TEMPO.CO , Jakarta: Lapak dengan luas 6 meter persegi di lantai 2 Pasar Taman Puring, Mayestik, Jakarta Selatan, itu tampak semrawut dengan komponen elektronik. Dua buah lampu tampak menerangi blender beraneka warna yang ditata di bagian depan lapak tersebut.
Pemiliknya, M. Yunus, pagi itu, Kamis, 26 Februari 2015, tampak asik dengan dengan ponsel pintarnya. Sambil menonton televisi melalui telepon genggamnya, sesekali pria yang mengenakan topi dan kaos bertuliskan 'Komando' itu tampak sigap menanggapi pertanyaan pembeli.
"Sudah seminggu tak ada pemasukan," keluhnya kepada Tempo. Pria asal Cirebon, Jawa Barat itu, mengatakan, biasanya dalam sehari, dia mampu mengais uang hingga Rp 70 ribu.
Pendapatannya, kata Yunus, biasanya berasal dari blender, juicer maupun kipas angin bekas yang laku dijualnya. Namun tak jarang, pria berusia 68 tahun itu, juga melayani jasa perbaikan blender maupun mesin pembuat jus itu.
Yunus, lantas menunjukkan kepada Tempo bagaimana cara memasang kopel dan konektor blender yang rusak. Jari-jarinya yang renta tampak terampil mengutak-atik perlatan elektronik itu.
Yunus menjelaskan blender dan juicer bekas biasanya dia dapatkan dari tukang barang bekas yang sehari-hari berkeliling di lingkungan perumahan mewah. Kakek yang telah memiliki 7 orang cucu itu mengatakan, biasanya dalam seminggu tukang rongsokan langganannya bisa datang sebanyak dua sampai tiga kali ke lapaknya untuk mengantarkan blender, juicer ataupun kipas angin bekas.
Mantan anggota Resimen Para Komando Angkatan Darat, RPKAD, itu menjelaskan blender maupun juicer yang telah diperbaikinya akan dijualnya dengan harga Rp 100 sampai Rp 150 ribu. "Kalau blender merk Philips asli buatan Holland, Belanda, harganya malah bisa mencapai Rp 175 ribu," tuturnya.
Pria yang pernah terlibat dalam perburuan orang-orang yang diduga terlibat dalam komunisme itu mengatakan, kemampuannya dalam memperbaiki alat-alat elektronik seperti blender, juicer dan kipas angin diperolehnya secara otodidak.
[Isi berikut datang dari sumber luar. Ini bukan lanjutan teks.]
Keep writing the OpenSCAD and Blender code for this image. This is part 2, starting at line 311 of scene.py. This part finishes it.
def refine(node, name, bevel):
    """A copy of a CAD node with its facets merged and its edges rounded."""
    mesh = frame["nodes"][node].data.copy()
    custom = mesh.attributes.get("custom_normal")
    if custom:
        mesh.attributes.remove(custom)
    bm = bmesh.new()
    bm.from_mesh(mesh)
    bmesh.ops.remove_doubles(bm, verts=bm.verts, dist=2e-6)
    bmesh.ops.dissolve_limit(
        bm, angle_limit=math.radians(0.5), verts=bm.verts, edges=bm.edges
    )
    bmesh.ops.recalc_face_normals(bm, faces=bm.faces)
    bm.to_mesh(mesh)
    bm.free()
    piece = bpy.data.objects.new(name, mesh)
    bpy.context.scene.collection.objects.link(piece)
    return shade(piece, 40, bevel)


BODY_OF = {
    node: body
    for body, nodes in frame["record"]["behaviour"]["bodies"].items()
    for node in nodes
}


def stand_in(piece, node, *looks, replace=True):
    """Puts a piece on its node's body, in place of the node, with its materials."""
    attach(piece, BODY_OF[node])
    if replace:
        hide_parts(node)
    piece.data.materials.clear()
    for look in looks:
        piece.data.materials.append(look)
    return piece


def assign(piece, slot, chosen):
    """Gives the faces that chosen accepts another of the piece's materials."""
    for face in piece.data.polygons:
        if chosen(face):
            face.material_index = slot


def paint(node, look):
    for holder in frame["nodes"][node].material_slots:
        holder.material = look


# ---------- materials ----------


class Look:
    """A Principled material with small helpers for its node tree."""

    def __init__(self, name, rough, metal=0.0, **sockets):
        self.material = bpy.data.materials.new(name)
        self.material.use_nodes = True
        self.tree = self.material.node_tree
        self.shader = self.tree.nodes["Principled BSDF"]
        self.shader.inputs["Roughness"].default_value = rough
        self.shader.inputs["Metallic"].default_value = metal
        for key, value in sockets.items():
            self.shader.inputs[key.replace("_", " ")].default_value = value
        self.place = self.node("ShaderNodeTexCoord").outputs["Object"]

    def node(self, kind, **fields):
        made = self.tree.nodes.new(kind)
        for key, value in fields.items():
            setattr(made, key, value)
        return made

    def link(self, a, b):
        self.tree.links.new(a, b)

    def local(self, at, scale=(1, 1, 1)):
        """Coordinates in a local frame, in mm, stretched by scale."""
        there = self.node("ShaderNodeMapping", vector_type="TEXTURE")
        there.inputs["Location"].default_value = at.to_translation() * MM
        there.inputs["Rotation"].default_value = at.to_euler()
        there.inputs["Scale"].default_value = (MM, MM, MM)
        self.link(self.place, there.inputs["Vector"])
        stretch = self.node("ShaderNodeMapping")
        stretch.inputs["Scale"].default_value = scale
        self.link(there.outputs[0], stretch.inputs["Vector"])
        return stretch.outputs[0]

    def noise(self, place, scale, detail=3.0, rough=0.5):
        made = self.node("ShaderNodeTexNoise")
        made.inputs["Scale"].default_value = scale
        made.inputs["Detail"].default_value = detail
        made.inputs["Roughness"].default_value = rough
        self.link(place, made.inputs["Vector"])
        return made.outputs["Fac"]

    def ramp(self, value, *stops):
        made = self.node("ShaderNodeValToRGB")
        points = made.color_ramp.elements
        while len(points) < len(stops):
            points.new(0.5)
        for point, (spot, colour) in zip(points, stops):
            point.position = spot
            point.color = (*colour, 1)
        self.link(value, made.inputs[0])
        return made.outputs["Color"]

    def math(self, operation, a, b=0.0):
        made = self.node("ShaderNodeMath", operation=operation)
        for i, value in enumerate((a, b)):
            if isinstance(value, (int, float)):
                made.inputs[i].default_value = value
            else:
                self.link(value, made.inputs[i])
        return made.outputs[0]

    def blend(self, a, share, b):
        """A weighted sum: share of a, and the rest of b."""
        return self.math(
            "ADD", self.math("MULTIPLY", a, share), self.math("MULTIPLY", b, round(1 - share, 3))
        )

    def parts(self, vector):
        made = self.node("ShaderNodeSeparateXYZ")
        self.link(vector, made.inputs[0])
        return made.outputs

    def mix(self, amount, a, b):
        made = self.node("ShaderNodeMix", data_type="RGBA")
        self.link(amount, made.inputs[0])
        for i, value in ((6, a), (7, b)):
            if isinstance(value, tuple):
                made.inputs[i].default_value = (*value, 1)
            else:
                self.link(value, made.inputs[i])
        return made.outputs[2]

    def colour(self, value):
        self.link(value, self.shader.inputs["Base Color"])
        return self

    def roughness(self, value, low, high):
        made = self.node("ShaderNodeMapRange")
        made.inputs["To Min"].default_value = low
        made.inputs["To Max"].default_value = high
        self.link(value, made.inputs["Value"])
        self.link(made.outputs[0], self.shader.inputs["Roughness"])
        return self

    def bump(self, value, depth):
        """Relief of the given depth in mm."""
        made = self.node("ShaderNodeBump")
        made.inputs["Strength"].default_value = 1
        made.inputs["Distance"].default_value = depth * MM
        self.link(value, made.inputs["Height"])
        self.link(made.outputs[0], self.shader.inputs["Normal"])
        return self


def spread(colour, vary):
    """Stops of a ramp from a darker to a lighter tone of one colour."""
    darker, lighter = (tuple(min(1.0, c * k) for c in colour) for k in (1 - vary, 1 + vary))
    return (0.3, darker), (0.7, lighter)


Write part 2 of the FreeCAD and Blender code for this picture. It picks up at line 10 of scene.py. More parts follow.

Menurut Yunus, dia hanya melihat saja orang yang memperbaiki alat-alat tersebut kemudian mencobanya hingga bisa.
Pria yang pensiun dengan pangkat terakhir sersan mayor pada tahun 1982 itu mengatakan jika dia diminta berdagang oleh anaknya agar punya kegiatan pada usia senjanya. "Jenuh kalau nganggur di rumah," ujar Yunus.
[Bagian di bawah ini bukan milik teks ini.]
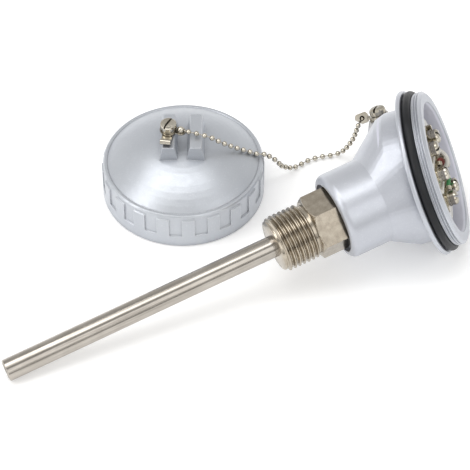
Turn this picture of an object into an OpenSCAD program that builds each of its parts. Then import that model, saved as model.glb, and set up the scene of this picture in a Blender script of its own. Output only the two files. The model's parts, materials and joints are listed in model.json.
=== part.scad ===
// Resistance thermometer probe with a small cast connection head.
// The head is open: its screw cap lies dome up beside the stem, tethered by a bead chain.
// Everything lies on the floor plane z = 0. The stem points along +X, tip to head.

/* [Stem] */
// Outer diameter of the protection tube
tube_d = 8; // [6:0.5:9]
// Wall of the protection tube
tube_wall = 1; // [0.8:0.1:1.5]
// Bare length of the tube, closed tip to thread face
tube_len = 104; // [80:0.5:160]
// Edge rounding of the closed tip
tip_round = 0.4; // [0.2:0.1:0.8]
// Thickness of the plug welded into the tip
plug_t = 3; // [2:0.5:4]
// Length of the sensing element inside the tip
sensor_len = 22; // [10:1:30]

/* [Process fitting] */
// Major diameter of the pipe thread
thread_d = 20.955; // [18:0.005:24]
// Pitch of the pipe thread
thread_pitch = 1.814; // [1.5:0.002:2]
// Height of the thread form
thread_depth = 1.16; // [0.8:0.02:1.2]
// Length of the thread
thread_len = 14.6; // [12:0.2:18]
// Across-flats size of the hexagon
hex_af = 21; // [20:0.5:24]
// Length of the hexagon
hex_len = 11.6; // [10:0.2:14]
// Turn of the hexagon about the stem
hex_turn = 14; // [0:1:60]
// Length of the spigot that screws into the head
spigot_len = 9; // [7:0.5:11]
// Diameter of that spigot
spigot_d = 18; // [16:0.5:19]

/* [Head] */
// Outer diameter of the neck
neck_d = 32; // [30:0.5:34]
// Length of the neck, bottom face to the start of the bowl
neck_len = 17; // [15:0.5:20]
// Rounding of the neck's bottom edge
neck_round = 2.6; // [1:0.2:4]
// Diameter of the recess that the hexagon sits in
recess_d = 26.4; // [26:0.2:28]
// Depth of that recess
recess_h = 2.2; // [1:0.2:3]
// Slope of the opening plane from square to the stem
slope = 27.5; // [22:0.5:32]
// Distance from the bowl's start to the middle of the flange
bowl_len = 22.3; // [20:0.1:26]
// Sideways offset of the flange towards its high side
flange_off = 2.5; // [0:0.5:3]
// Outer diameter of the bowl under the flange
bowl_d = 49.5; // [48:0.5:53]
// Wall of the bowl round its bore, behind the flange
bowl_wall = 0.75; // [0.7:0.05:2.6]
// Outer diameter of the flange
flange_d = 61.5; // [60:0.5:66]
// Thickness of the flange
flange_t = 1.8; // [1.4:0.1:3]
// Major diameter of the cap thread on the head
cap_thread_d = 57.2; // [56:0.1:58]
// Pitch of the cap's thread
cap_pitch = 0.9; // [0.8:0.05:1.5]
// Depth of the cap's thread
cap_thread_depth = 0.5; // [0.4:0.1:0.8]
// Height of the rim above the flange
rim_h = 7; // [6.5:0.1:9]
// Wall of the rim, thread crest to the opening
rim_wall = 4; // [2.4:0.1:4.4]

/* [Seal] */
// Cord thickness of the sealing ring
seal_cord = 3.3; // [3:0.1:3.6]

/* [Cable entry] */
// Distance of the cable entry from the bowl's start, along the stem
entry_at = 22.5; // [20:0.5:24]
// Outer diameter of the entry boss
entry_d = 21; // [19:0.5:22]
// Reach of the boss from the stem's axis
entry_reach = 38; // [35:0.5:40]
// Diameter of the entry's bore
entry_bore_d = 14.5; // [13:0.5:15]
// Across-flats size of the gland nut
nut_af = 15; // [14:0.5:16]
// Length of the gland nut's hexagon
nut_len = 4; // [3:0.5:5]
// Length of the gland nut's round nose
nose_len = 4; // [3:0.5:6]
// Diameter of that nose
nose_d = 14.5; // [13:0.5:15]
// Cable hole through the nut
cable_d = 7; // [5:0.5:8]

/* [Terminals] */
// Diameter of the ceramic terminal block
block_d = 42; // [40:0.5:44]
// Thickness of the block
block_t = 7; // [6:0.5:8]
// Spacing of the three terminals
term_pitch = 10.6; // [10:0.1:11.5]
// Spacing of the two screws of one terminal
screw_gap = 9; // [8:0.5:11]
// Turn of the terminal row about the opening's axis
row_turn = 8.5; // [0:0.5:15]
// Thread diameter of a terminal screw
term_screw_d = 3; // [2.5:0.5:3.5]
// Head diameter of a terminal screw
term_head_d = 5.4; // [5:0.1:6]
// Depth of the screw heads below the rim
head_below = -1.2; // [-2:0.1:2]

/* [Cap] */
// Outer diameter of the cap
cap_d = 61; // [60.5:0.5:66]
// Height of the cap's side
cap_h = 15; // [13:0.5:17]
// Rise of the dome above the side
dome_rise = 9.5; // [8:0.5:11]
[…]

Dia menjelaskan, seluruh biaya sewa lapaknya diurus oleh anak pertamanya, Siswadi, yang juga berjualan kamera dan perlengkapannya di lantai 1 Pasar Taman Puring. Yunus menjamin jika barang-barang yang dijualnya bukan barang haram. "Tidaklah, barang-barang yang saya jual, asal-usulnya jelas, lagi pula siapa yang mau nyolong blender rusak," kata dia.
Pria yang tinggal di Kompleks Kostrad, Tanah Kusir, Jakarta Selatan itu berjualan di Pasar Taman Puring sejak 2009. Pada usia senjanya, pria yang selalu menolak permintaan atasannya untuk mengeksekusi mati orang-orang yang diduga terlibat aktif dalam Partai Komunis Indonesia itu mengatakan akan terus berjualan hingga dirinya tak kuat untuk berdagang. Walaupun saat ini penghasilannya menurun, namun tangan pria yang kulitnya mulai mengendur itu tak pernah sekalipun mematik pistolnya untuk mengeksekusi mati anggota PKI. "Walaupun mereka, PKI, mengkhianati negara, tapi mereka juga manusia," ujarnya mengenang masa itu.